Something else to ponder is that, while the double entendres aren't too surprising for Tashlin (including an expansion of his milkman fetish), I was startled by a perhaps unintentional lesbian subtext, as seen particularly with the characters of Rock's niece April and Rita's assistant played by Joan Blondell.  April's fan-worship of Rita is similar to "Phoebe's" in All About Eve (without the dishonesty), and she has pictures of Rita all over her bedroom.  (It gets stranger when she starts putting up pictures of her uncle.)  Blondell, despite her milkman crush and romance with Henry Jones (much more animated than in GCHI), has some moments that suggest she's served female stars as more than just a companion.

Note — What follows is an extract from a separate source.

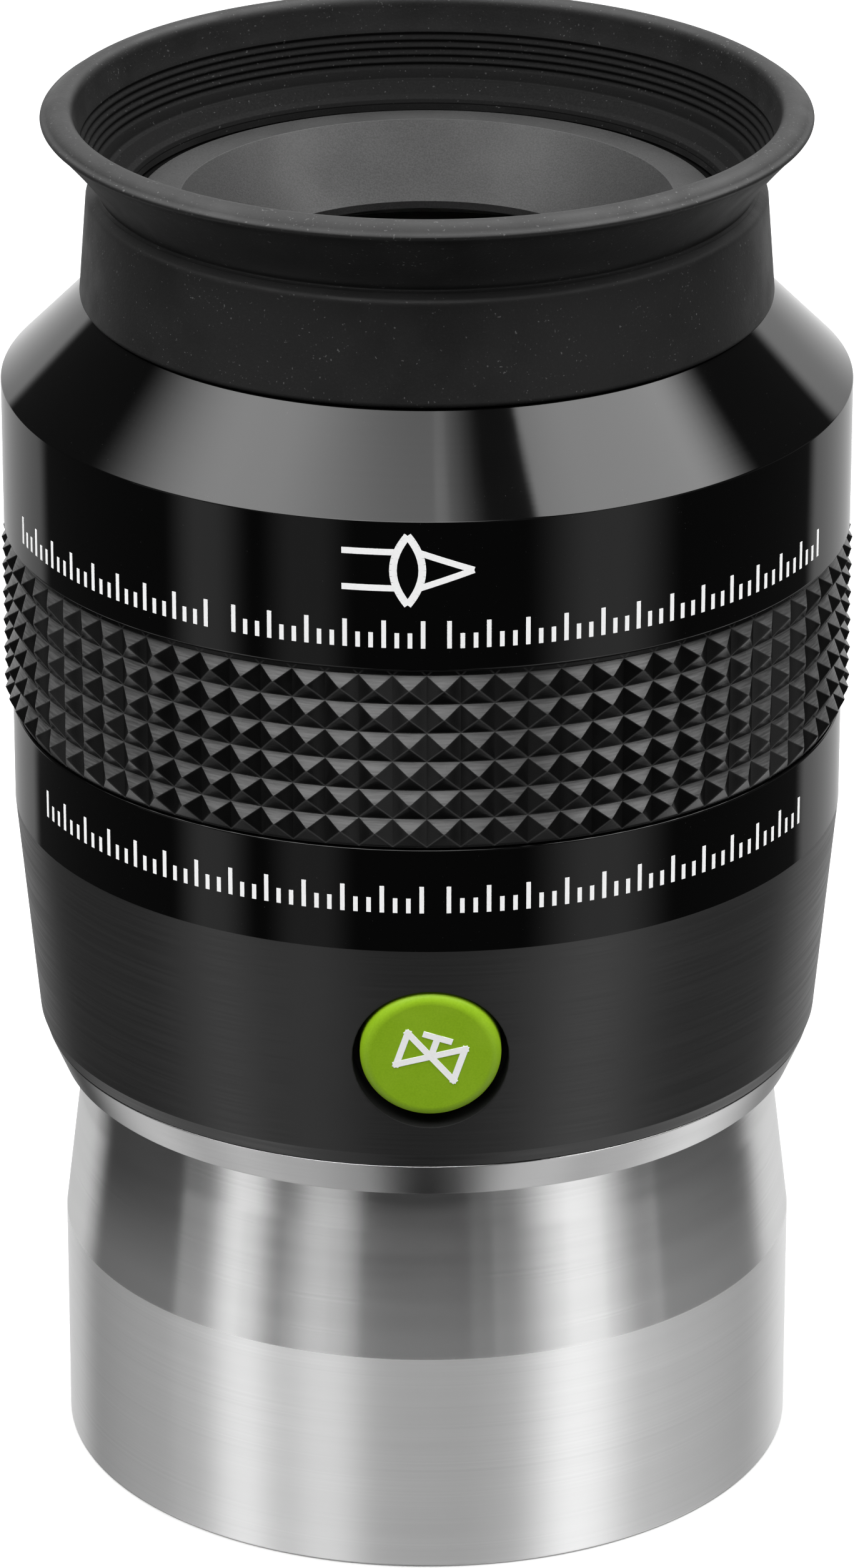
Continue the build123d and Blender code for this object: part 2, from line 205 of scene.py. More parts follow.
class Graph:
    """Short names for building a node tree."""

    def __init__(self, tree):
        self.tree = tree

    def add(self, kind, inputs=None, **settings):
        """A node of a kind, with its settings, and its inputs by name or number."""
        node = self.tree.nodes.new(kind)
        for key, value in settings.items():
            setattr(node, key, value)
        for key, value in (inputs or {}).items():
            self.plug(node.inputs[key], value)
        return node

    def plug(self, socket, value):
        """Feeds a socket from another socket, or sets it to a number."""
        if isinstance(value, bpy.types.NodeSocket):
            self.tree.links.new(value, socket)
        else:
            socket.default_value = value

    def math(self, operation, a, b=0.0):
        """Result of one maths node."""
        node = self.add("ShaderNodeMath", {0: a, 1: b}, operation=operation)
        return node.outputs[0]

    def times(self, first, *others):
        """Product of sockets or numbers."""
        for other in others:
            first = self.math("MULTIPLY", first, other)
        return first

    def plus(self, first, *others):
        """Sum of sockets or numbers."""
        for other in others:
            first = self.math("ADD", first, other)
        return first

    def less(self, first, other):
        """First less the other."""
        return self.math("SUBTRACT", first, other)

    def ramp(self, value, low, high, to_low=0.0, to_high=1.0):
        """Smooth step from to_low to to_high as value goes from low to high."""
        inputs = {
            "Value": value,
            "From Min": low,
            "From Max": high,
            "To Min": to_low,
            "To Max": to_high,
        }
        node = self.add("ShaderNodeMapRange", inputs, interpolation_type="SMOOTHSTEP")
        return node.outputs[0]

    def mix(self, factor, a, b):
        """Colour a where the factor is 0, and b where it is 1. Sockets 6 and 7 are the colours."""
        node = self.add("ShaderNodeMix", data_type="RGBA")
        self.plug(node.inputs[0], factor)
        self.plug(node.inputs[6], a)
        self.plug(node.inputs[7], b)
        return node.outputs[2]

    def noise(self, vector, size_mm, detail=2.0, rough=0.5):
        """Noise with features about size_mm across."""
        scale = 1000.0 / size_mm
        inputs = {"Vector": vector, "Scale": scale, "Detail": detail, "Roughness": rough}
        return self.add("ShaderNodeTexNoise", inputs).outputs["Fac"]

    def streaks(self, place, across, along):
        """Noise drawn out round the axis: features are across mm wide round it, along mm high."""
        wide, high = 1000.0 / across, 1000.0 / along
        inputs = {"Vector": place, "Scale": (wide, wide, high)}
        drawn = self.add("ShaderNodeMapping", inputs).outputs[0]
        return self.add("ShaderNodeTexNoise", {"Vector": drawn, "Scale": 1.0}).outputs["Fac"]

    def rings(self, height, size_mm):
        """Noise that only changes with height: rings about size_mm high, even all the way round."""
        inputs = {"W": height, "Scale": 1000.0 / size_mm, "Detail": 2.0}
        return self.add("ShaderNodeTexNoise", inputs, noise_dimensions="1D").outputs["Fac"]

    def bump(self, height, strength, distance_mm, normal=None):
        """Normal of a surface with this relief, laid over another normal if one is given."""
        inputs = {"Height": height, "Strength": strength, "Distance": distance_mm * MM}
        node = self.add("ShaderNodeBump", inputs)
        if normal is not None:
            self.plug(node.inputs["Normal"], normal)
        return node.outputs["Normal"]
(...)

Of course, the definition of "success," at the height of the "gray flannel suit" days, is something that the movie grapples with, successfully or not.  I just don't think that it makes for as good a time at the movies (or on a 21-inch screen at home) as its predecessor.

John Williams was Sabrina's father in the Audrey Hepburn movie.  Ann McCrea was in Singin' in the Rain and The Band Wagon.  Fred Catania was in GCHI and would be in John Goldfarb, Please Come Home!  Oddly enough, Blondell would play Vi in Grease, perhaps a reference to her character of Violet here.